Objective: Repeat exactly the lines of the entries below from the one with "shown = obj.evaluated_get(depsgraph)" through the one with "obj.data.transform(world)", both ends included, and nothing else.

Data for processing:
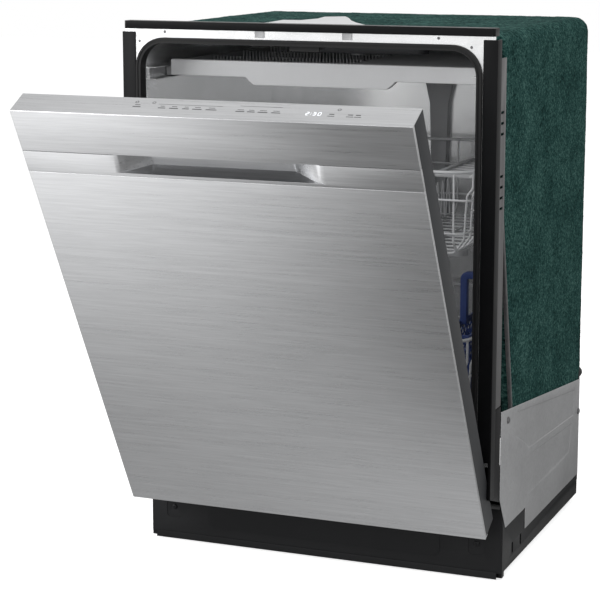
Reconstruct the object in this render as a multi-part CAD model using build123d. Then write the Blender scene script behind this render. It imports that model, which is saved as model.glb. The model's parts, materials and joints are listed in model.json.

==

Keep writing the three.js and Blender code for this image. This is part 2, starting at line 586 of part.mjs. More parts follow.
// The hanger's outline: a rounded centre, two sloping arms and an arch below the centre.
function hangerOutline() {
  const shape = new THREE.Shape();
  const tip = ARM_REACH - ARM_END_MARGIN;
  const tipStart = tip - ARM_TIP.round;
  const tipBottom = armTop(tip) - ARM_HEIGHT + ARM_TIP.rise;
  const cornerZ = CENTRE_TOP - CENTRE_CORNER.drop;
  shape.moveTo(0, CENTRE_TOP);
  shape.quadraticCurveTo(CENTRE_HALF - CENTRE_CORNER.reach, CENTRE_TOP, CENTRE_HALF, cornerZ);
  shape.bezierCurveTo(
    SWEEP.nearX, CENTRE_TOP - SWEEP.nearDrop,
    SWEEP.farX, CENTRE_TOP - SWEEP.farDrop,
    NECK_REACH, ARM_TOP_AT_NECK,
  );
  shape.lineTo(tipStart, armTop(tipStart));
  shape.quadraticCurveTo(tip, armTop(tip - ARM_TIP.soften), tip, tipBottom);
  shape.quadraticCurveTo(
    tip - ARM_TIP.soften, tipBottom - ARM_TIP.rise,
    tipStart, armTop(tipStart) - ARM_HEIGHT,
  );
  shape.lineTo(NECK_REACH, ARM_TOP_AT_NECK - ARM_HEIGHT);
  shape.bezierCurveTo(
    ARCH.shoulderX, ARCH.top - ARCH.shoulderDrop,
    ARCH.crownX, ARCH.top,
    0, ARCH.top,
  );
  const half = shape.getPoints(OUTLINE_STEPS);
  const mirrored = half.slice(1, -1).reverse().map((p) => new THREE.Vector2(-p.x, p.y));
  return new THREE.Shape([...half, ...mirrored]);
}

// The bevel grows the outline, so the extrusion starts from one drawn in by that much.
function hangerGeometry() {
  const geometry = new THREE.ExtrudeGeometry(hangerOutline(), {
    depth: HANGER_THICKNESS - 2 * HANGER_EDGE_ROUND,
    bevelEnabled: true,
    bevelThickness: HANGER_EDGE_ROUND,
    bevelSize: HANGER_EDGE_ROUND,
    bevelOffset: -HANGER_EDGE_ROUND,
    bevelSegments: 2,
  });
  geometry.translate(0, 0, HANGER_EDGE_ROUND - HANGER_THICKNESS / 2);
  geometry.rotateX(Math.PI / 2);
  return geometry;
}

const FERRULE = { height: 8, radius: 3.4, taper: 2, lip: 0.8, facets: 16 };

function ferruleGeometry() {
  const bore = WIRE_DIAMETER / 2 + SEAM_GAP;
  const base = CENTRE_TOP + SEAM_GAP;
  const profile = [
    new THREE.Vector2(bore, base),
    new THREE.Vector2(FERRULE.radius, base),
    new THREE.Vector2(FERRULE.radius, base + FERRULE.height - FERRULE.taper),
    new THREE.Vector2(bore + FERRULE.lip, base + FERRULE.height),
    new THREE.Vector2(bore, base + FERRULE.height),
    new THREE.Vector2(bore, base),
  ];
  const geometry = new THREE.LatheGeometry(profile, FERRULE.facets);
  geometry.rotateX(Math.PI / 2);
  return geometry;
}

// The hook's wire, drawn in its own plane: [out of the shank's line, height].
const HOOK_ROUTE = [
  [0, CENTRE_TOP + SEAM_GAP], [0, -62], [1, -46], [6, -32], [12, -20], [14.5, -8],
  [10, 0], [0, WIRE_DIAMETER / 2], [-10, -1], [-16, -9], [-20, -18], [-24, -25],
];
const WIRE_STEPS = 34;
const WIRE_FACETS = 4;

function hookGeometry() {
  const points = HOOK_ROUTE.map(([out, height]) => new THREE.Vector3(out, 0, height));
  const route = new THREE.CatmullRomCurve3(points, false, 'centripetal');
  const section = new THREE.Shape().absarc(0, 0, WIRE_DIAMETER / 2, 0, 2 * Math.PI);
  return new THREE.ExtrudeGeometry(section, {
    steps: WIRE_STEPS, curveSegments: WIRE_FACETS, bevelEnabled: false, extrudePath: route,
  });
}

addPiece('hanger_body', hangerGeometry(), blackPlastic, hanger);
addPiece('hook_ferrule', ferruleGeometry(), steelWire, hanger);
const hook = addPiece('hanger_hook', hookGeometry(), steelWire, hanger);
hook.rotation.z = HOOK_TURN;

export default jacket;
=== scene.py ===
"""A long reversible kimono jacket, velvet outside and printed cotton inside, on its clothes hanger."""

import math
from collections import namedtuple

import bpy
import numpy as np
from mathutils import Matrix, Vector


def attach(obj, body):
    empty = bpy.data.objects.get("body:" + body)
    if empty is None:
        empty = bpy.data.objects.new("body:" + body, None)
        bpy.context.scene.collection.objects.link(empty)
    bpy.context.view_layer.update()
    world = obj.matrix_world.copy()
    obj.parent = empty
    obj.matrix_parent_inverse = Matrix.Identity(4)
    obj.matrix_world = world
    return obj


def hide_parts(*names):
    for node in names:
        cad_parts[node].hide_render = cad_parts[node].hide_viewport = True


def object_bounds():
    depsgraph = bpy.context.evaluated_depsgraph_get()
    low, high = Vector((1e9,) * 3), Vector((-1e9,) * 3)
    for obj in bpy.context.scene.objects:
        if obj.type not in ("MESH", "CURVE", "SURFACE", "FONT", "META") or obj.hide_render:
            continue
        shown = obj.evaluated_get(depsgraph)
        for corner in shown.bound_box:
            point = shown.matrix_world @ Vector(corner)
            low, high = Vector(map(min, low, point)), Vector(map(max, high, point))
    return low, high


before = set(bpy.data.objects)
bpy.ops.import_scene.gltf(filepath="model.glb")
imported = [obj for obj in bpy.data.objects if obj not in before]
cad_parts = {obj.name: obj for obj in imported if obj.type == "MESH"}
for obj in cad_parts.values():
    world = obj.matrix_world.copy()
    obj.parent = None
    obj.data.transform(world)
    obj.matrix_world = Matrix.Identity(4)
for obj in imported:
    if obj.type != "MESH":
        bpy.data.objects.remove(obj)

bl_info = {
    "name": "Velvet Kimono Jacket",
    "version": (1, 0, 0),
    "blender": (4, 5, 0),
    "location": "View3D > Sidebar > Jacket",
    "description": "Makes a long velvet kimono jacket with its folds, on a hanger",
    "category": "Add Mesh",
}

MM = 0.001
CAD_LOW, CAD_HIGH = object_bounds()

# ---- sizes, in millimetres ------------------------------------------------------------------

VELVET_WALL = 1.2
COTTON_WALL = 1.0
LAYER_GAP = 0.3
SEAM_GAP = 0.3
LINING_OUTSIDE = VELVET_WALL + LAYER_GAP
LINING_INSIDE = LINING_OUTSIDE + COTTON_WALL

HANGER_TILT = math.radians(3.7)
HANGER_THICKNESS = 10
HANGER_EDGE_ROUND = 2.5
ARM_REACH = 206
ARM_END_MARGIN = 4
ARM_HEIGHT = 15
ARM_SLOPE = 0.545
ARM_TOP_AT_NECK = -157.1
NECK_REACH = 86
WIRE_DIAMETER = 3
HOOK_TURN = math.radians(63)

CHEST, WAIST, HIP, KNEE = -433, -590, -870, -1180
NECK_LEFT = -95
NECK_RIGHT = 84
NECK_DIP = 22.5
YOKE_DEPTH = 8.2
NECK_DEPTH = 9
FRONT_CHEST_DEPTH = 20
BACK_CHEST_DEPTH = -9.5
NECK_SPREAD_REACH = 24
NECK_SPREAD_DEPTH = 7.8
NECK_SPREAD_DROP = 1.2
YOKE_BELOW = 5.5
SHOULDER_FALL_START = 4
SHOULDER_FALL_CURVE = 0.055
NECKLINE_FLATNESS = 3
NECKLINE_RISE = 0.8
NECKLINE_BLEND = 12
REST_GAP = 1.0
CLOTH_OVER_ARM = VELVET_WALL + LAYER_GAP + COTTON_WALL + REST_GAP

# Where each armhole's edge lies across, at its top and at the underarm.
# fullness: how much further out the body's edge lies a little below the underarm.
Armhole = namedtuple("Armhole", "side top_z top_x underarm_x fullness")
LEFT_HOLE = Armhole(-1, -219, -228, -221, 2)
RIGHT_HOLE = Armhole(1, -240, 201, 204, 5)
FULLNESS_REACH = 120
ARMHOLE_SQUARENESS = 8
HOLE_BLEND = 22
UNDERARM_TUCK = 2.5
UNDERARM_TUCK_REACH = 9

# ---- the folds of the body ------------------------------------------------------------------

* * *

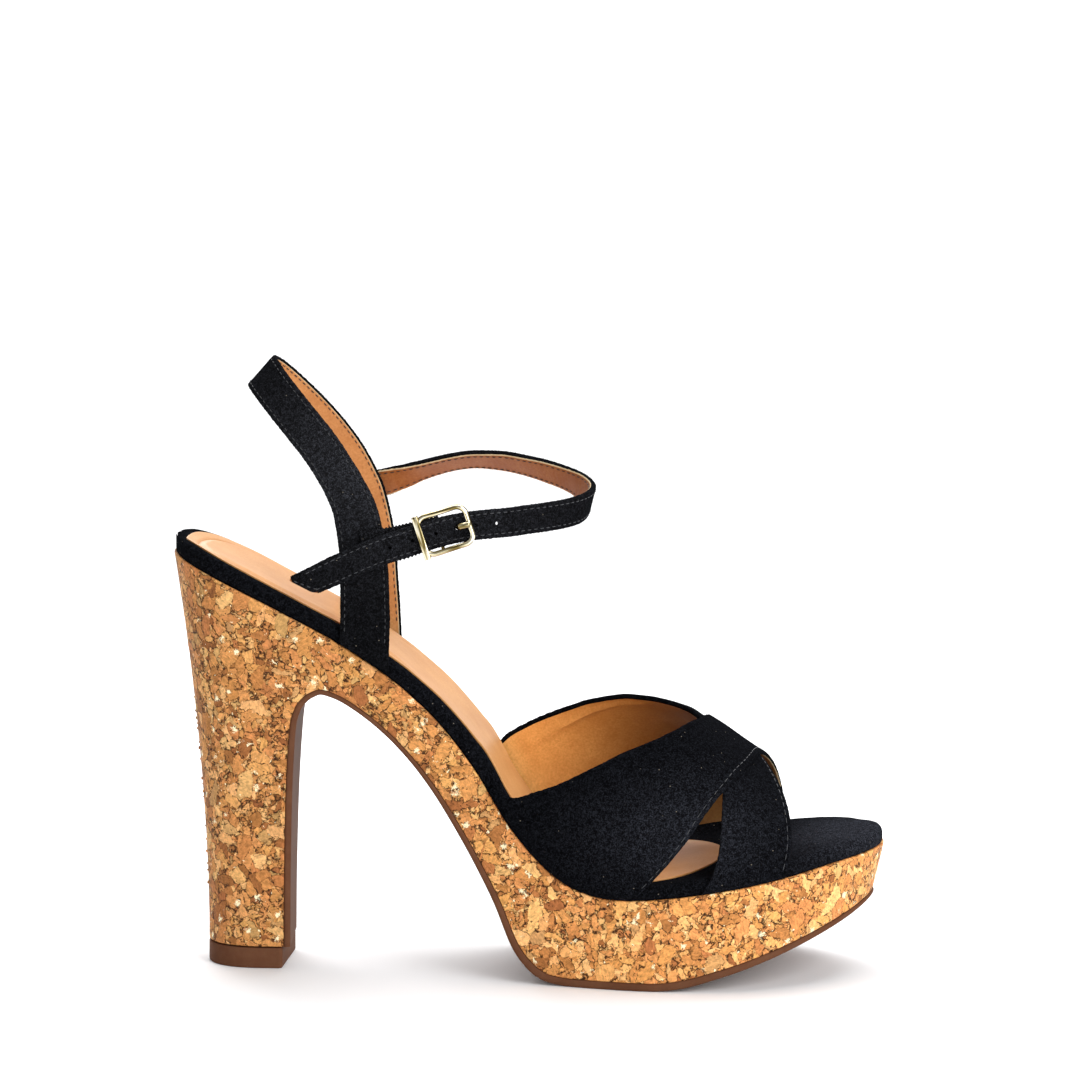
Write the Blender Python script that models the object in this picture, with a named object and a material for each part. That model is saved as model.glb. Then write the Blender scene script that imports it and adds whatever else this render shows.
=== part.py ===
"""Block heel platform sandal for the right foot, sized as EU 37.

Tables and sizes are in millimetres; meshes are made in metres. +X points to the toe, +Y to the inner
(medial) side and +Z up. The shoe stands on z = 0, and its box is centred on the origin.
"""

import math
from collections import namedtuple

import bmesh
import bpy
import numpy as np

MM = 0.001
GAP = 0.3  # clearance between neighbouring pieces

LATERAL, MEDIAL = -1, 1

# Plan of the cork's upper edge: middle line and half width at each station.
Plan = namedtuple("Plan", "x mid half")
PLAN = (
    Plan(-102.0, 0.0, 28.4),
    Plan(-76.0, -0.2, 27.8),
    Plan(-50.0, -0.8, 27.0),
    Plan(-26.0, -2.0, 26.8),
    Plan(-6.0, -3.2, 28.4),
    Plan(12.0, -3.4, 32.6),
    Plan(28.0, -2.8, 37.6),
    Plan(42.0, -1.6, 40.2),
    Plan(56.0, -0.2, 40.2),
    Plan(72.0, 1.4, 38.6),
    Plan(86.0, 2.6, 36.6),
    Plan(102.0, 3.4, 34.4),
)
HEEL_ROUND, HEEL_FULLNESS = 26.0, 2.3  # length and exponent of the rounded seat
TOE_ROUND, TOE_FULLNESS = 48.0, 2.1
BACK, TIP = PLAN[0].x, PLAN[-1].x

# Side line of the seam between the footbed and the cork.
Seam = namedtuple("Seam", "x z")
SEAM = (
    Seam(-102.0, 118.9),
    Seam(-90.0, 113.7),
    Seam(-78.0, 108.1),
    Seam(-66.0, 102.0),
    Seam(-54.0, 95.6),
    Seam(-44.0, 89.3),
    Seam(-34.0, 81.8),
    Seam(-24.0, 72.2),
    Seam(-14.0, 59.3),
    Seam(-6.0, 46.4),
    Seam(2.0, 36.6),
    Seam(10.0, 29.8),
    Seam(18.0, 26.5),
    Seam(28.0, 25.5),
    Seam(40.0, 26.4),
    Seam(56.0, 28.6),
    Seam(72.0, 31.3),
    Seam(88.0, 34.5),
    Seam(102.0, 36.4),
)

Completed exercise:
        shown = obj.evaluated_get(depsgraph)
        for corner in shown.bound_box:
            point = shown.matrix_world @ Vector(corner)
            low, high = Vector(map(min, low, point)), Vector(map(max, high, point))
    return low, high


before = set(bpy.data.objects)
bpy.ops.import_scene.gltf(filepath="model.glb")
imported = [obj for obj in bpy.data.objects if obj not in before]
cad_parts = {obj.name: obj for obj in imported if obj.type == "MESH"}
for obj in cad_parts.values():
    world = obj.matrix_world.copy()
    obj.parent = None
    obj.data.transform(world)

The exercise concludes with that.